Three big things I consider when deciding whether to take a green horse out in a group are 1. The temperament of the horse. 2. Whether or not the group is supportive of the needs of a green horse. 3. The difficulty of the trail.

Gette takes most things in stride, and while the trail we had planned did have some steep sections, there were no cliffside or sloughy areas. I have ridden Gette on my rocky hill and ponied her alone and in groups, so I was confident she would be comfortable with the terrain and in a group of horses she did not know.  LT would not have gotten a nod for this ride at two.  In fact, while she packed some at three and four, I avoided group rides with her under saddle until she was five, and even then, she was not all that relaxed about things.  LT is an amazing horse, but at this stage in my life, I am happy with easy, like Gette!

This ride was with some of my regular riding partners who are used to and supportive of me and my green horses!

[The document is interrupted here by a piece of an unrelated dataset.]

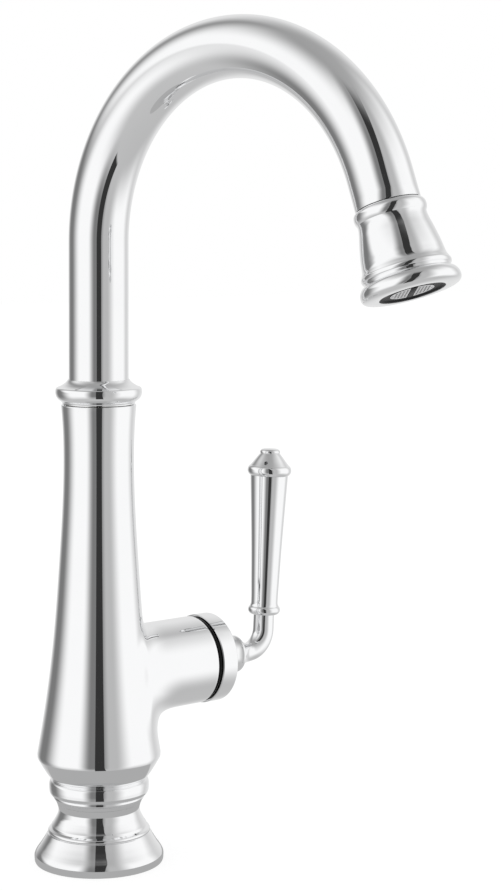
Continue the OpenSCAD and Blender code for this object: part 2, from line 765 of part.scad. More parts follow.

Patty S. picked us up on Wednesday and Gette loaded into Patty’s trailer readily. We unloaded at the 10k trail head in the Sandia mountains (20 minutes from my house), which is at 10,000 feet, and Gette stood tied to the trailer while we all got ready to ride, like it was something she had done many times.

Sure, I have hauled Gette to a variety of places, but her comfort level at the trailer was more a product of her basic temperament than any training.  I mean, picking on LT, again…LT went to a show on Sunday to help out with the cattle classes, and she did not stand quietly at the trailer after she did her job.  No, of course not.  She whined and complained, and she has been many more places than Gette!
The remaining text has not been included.